WhatWhereDefaultNotes
METNOS_JUDGE_THRESHOLDEnvironment variable.0.30Below this, the judge denies. Read at module import time (runtime/vaglio.py:40): to change it at runtime use importlib.reload(vaglio).
VAGLIO_LOG_DIRModule constant (not env).~/.local/share/metnos/vaglio/Changing the log destination would require a code edit. Deliberately not a parameter: the log is a system invariant, not a user preference.
_FORBIDDEN_PATH_PATTERNSModule constant, encoded.11 regexes (see ch. 3).Not configurable. Modifying them requires a code edit and a new deploy. Deliberate: ch. 5 of the Architecture, «non-negotiable core».
_DANGEROUS_SHELL_PATTERNSModule constant, encoded.6 regexes (see ch. 3).Not configurable. Same reasoning: the list of shell quasi-irrecoverable commands does not loosen.
Deliberately few configurations. When the vaglio becomes more configurable (in v1.2 with LLM judge there will be the provider, the prompt, the budget, possibly the fallback), every new knob will need to be justified. The philosophy: the ethical filter has so few dials on purpose. What cannot be configured cannot be misconfigured.

Final notes

The vaglio is a small component (~210 lines of Python) but architecturally central.

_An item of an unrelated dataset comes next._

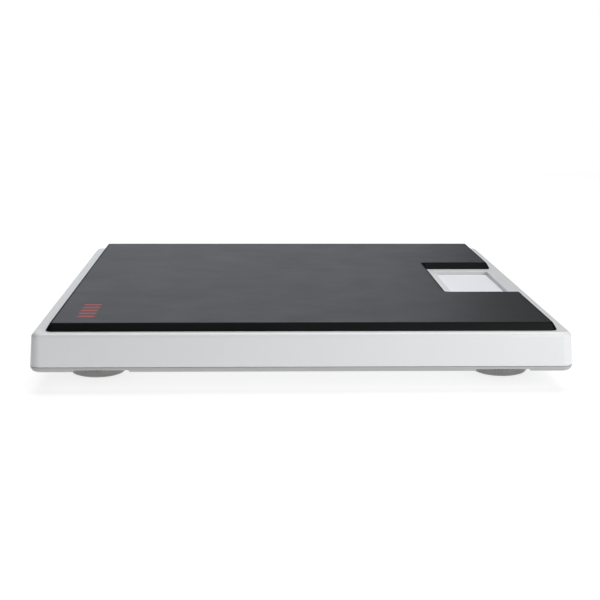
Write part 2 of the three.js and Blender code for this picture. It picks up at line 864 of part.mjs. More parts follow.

The two-phase shape is the price of robustness: a binary guard that is not up for debate, a graded judge that evolves. Today's guard will protect even from tomorrow's judge, because it will have proved stable across versions of the judge.

The microdesign of this module was validated by the code before the document: the module went live on April 27, 2026, passed 13 own tests and 172 integration tests, and this doc describes what runs. Not the other way around.